= TASK OBJECTIVE =
Exactly repeat the full listing that follows.

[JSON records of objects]

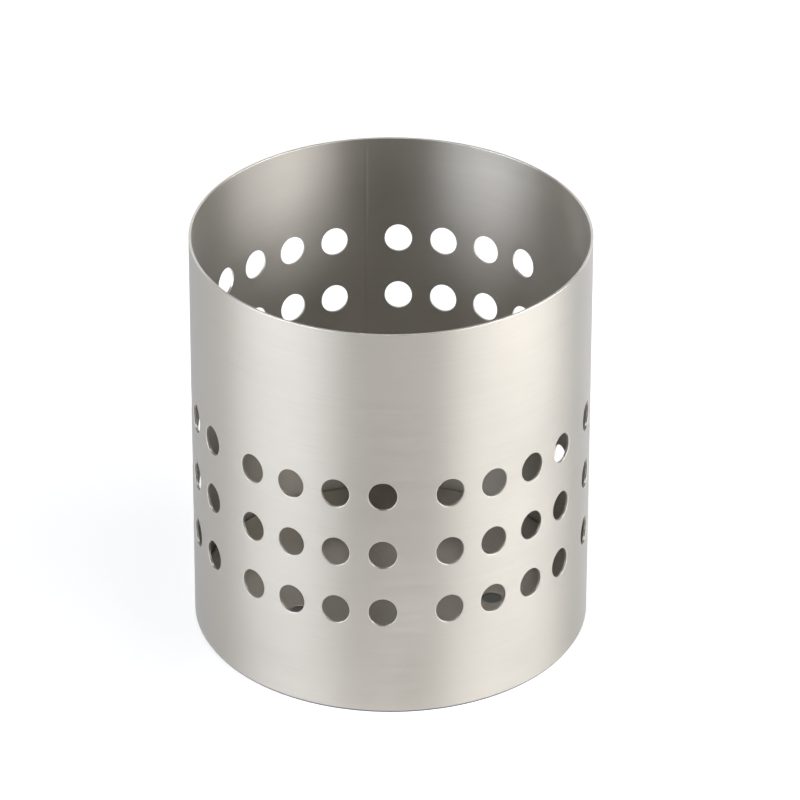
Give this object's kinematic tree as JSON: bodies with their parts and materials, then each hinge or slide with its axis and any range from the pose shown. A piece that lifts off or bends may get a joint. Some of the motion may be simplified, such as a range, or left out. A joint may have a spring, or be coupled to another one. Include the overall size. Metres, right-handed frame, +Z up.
{
  "type": "cutlery holder",
  "caption": "Round open steel cup that stands on a table and holds cutlery upright, with groups of punched holes round its wall for air and drainage.",
  "frame": {"origin": "middle of the holder's underside, on the surface that it stands on", "axes": "+Z up along the middle of the cup, -Y towards the plain strip between two groups of holes at the front, +Y towards the seam at the back, +X to the right as seen from the front"},
  "size_m": [0.12, 0.12, 0.1307],
  "materials": {
    "satin_steel": "fine satin, brushed round the cup, with holes and edges deburred",
    "pressed_steel": "plain mill finish of a pressed sheet",
    "soft_ring": "matt, moulded, dark grey"
  },
  "bodies": {
    "root": {"wall": "satin_steel", "floor_pan": "pressed_steel", "foot_ring": "soft_ring"}
  },
  "joints": []
}
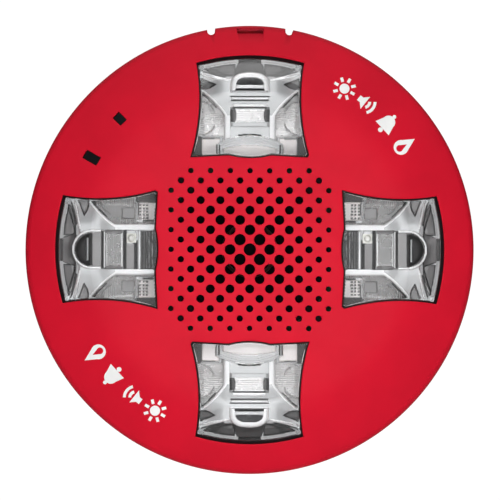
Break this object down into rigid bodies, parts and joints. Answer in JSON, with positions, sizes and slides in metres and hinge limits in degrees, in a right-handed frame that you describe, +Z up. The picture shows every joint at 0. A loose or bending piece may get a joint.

= WRITTEN ANSWER =
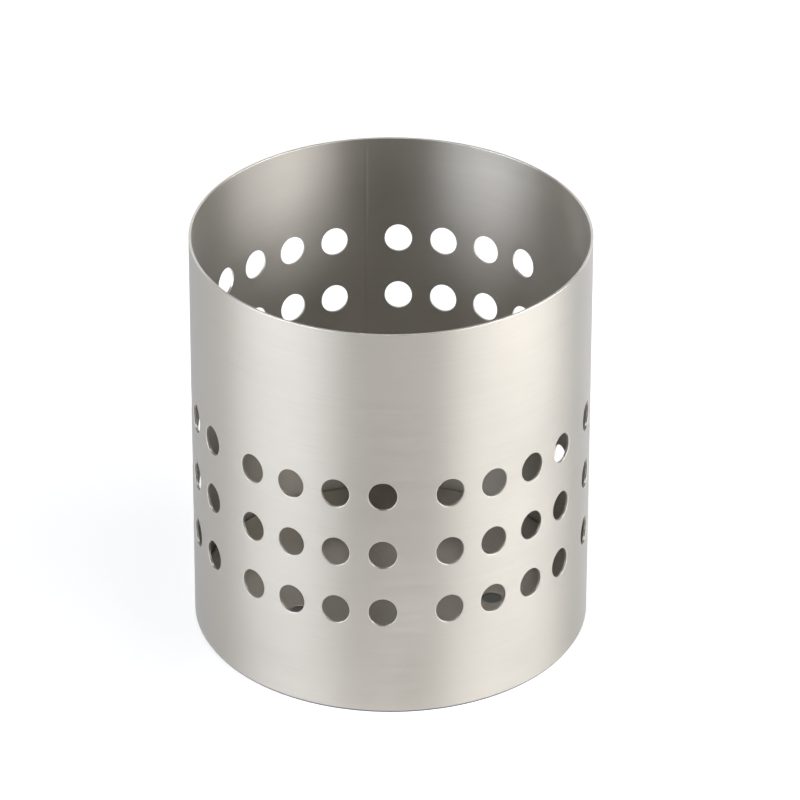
Give this object's kinematic tree as JSON: bodies with their parts and materials, then each hinge or slide with its axis and any range from the pose shown. A piece that lifts off or bends may get a joint. Some of the motion may be simplified, such as a range, or left out. A joint may have a spring, or be coupled to another one. Include the overall size. Metres, right-handed frame, +Z up.
{
  "type": "cutlery holder",
  "caption": "Round open steel cup that stands on a table and holds cutlery upright, with groups of punched holes round its wall for air and drainage.",
  "frame": {"origin": "middle of the holder's underside, on the surface that it stands on", "axes": "+Z up along the middle of the cup, -Y towards the plain strip between two groups of holes at the front, +Y towards the seam at the back, +X to the right as seen from the front"},
  "size_m": [0.12, 0.12, 0.1307],
  "materials": {
    "satin_steel": "fine satin, brushed round the cup, with holes and edges deburred",
    "pressed_steel": "plain mill finish of a pressed sheet",
    "soft_ring": "matt, moulded, dark grey"
  },
  "bodies": {
    "root": {"wall": "satin_steel", "floor_pan": "pressed_steel", "foot_ring": "soft_ring"}
  },
  "joints": []
}
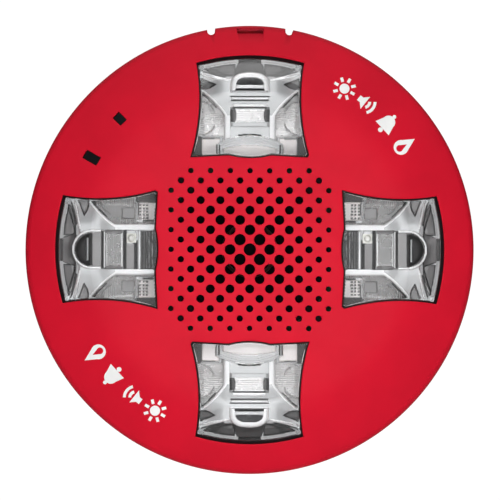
Break this object down into rigid bodies, parts and joints. Answer in JSON, with positions, sizes and slides in metres and hinge limits in degrees, in a right-handed frame that you describe, +Z up. The picture shows every joint at 0. A loose or bending piece may get a joint.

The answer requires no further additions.